Graphic taken from the NCA report Tweeted by Robert Rohde, lead scientist of Berkeley Earth.
Dismissing any ambiguity as to the cause of the earth’s warming, the NCA says “the impacts and costs of climate change are already being felt in the United States, and changes in the likelihood or severity of some recent extreme weather events can now be attributed with increasingly higher confidence to human-caused warming.”
In terms of responses, The NCA outlines that “while mitigation and adaptation efforts have expanded substantially in the last four years, they do not yet approach the scale considered necessary to avoid substantial damages to the economy, environment, and human health over the coming decades.”
The White House has since released an official statement on the report while speaking to the BBC, with a spokesperson attempting to downplay the severity of its findings. “[The report is] largely based on the most extreme scenario, which contradicts long-established trends by assuming that... there would be limited technology and innovation, and a rapidly expanding population.”

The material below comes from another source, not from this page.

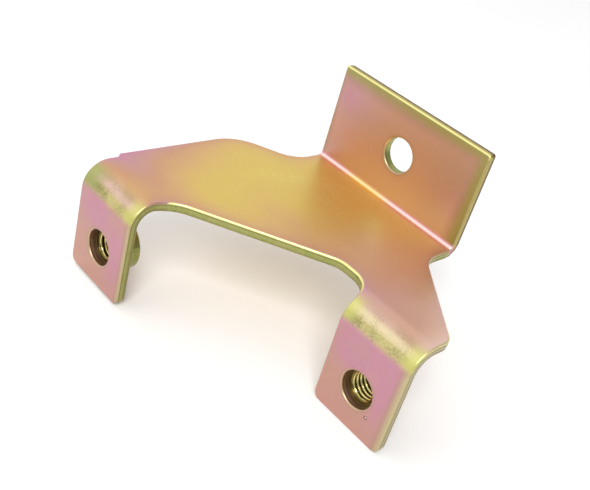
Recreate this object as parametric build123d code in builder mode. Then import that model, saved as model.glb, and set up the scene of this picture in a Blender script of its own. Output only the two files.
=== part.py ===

At its conclusion, the report stated that if governments that are part of the 2016 Paris Climate deal stick to their obligations – and exceed them – the overall damage can be limited to a 4°F. However, using he RCP 8.5 formula, catastrophic impacts “would be inevitable, where temperatures rise by 7°F.” If these are to take place, “it is very likely that some physical and ecological impacts will be irreversible for thousands of years, while others will be permanent.”